A DFT Study of Optoelectronic and Photo-catalytic Properties in 2D Copper and Silver Halides Through Strain Engineering

By using first principles calculations, the electronic, optical, photo-catalytic properties and the effect of in-plane bi-axial strain are investigated for Copper halides (CuCl, CuBr, and CuI) ML and silver halides (AgCl AgBr and AgI) ML. The results show that all the studied semiconductors have indirect bandgap while under the strain of (−8% to +8%), the bandgap has changed differently. Projected density of states revealed that CBM and VBM are mainly contributed by p-orbital and d-orbital of Cu-atom respectively in the case of all Copper halides (CuCl, CuBr, and CuI).

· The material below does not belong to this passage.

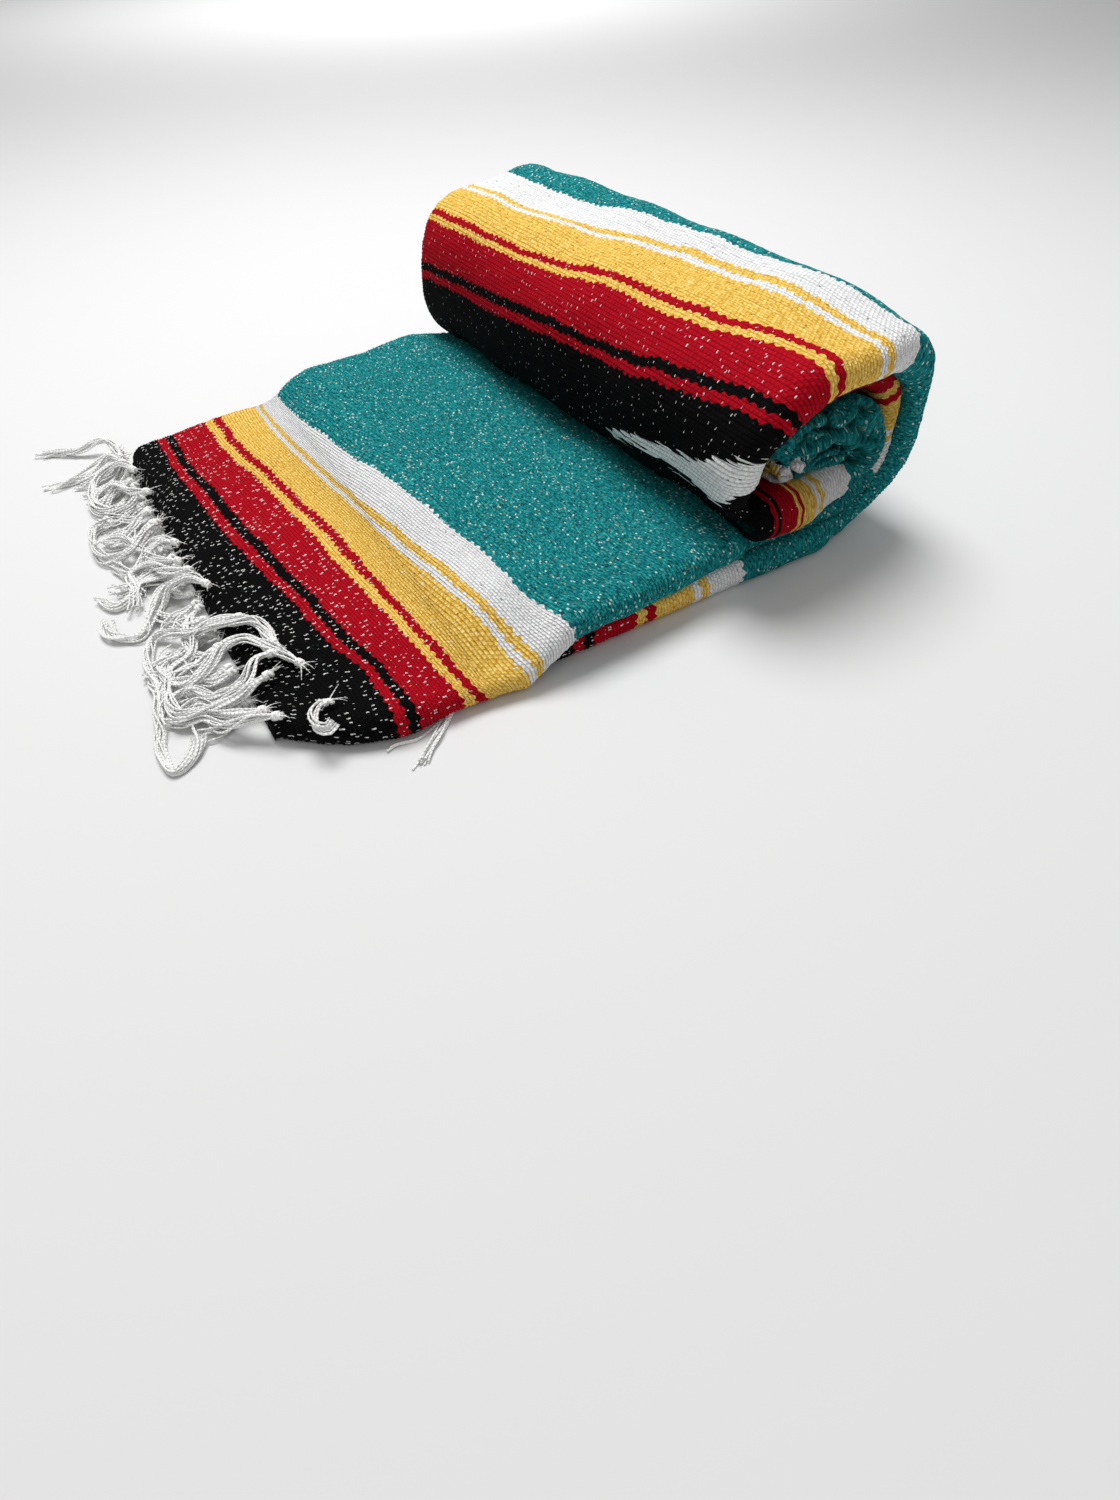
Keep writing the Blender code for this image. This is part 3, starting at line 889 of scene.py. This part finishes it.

Similarly, in the case of Silver halides (AgCl, AgBr, and AgI) CBM and VBM are mainly contributed by p-orbital and d-orbital of Ag-atom respectively. Phonon band structures of all unstrained monolayers are thermodynamically stable. The computed real part ε 1 ( ω ) and the imaginary part ε 2 ( ω ) of dielectric function revealed that CuCl and CuBr are suitable for the development of devices that may work in the infrared range while other materials such as CuI, AgCl, AgBr, and AgI are suitable for the development of devices that may work in the visible range. However, all the materials have a high absorption I ( ω ) of visible light as well. I ( ω ) under the strain of (−8% to +8%) is also computed, which shows that strain can effectively increase absorption of materials in the visible region. Both E VBM and E CBM in CuCl, CuBr, CuI, AgCl, and AgBr (ML) attain favorable positions that’s why these materials are appropriate for water splitting at pH = 0 while AgI (ML) is suitable for the reduction of water but not for oxidation.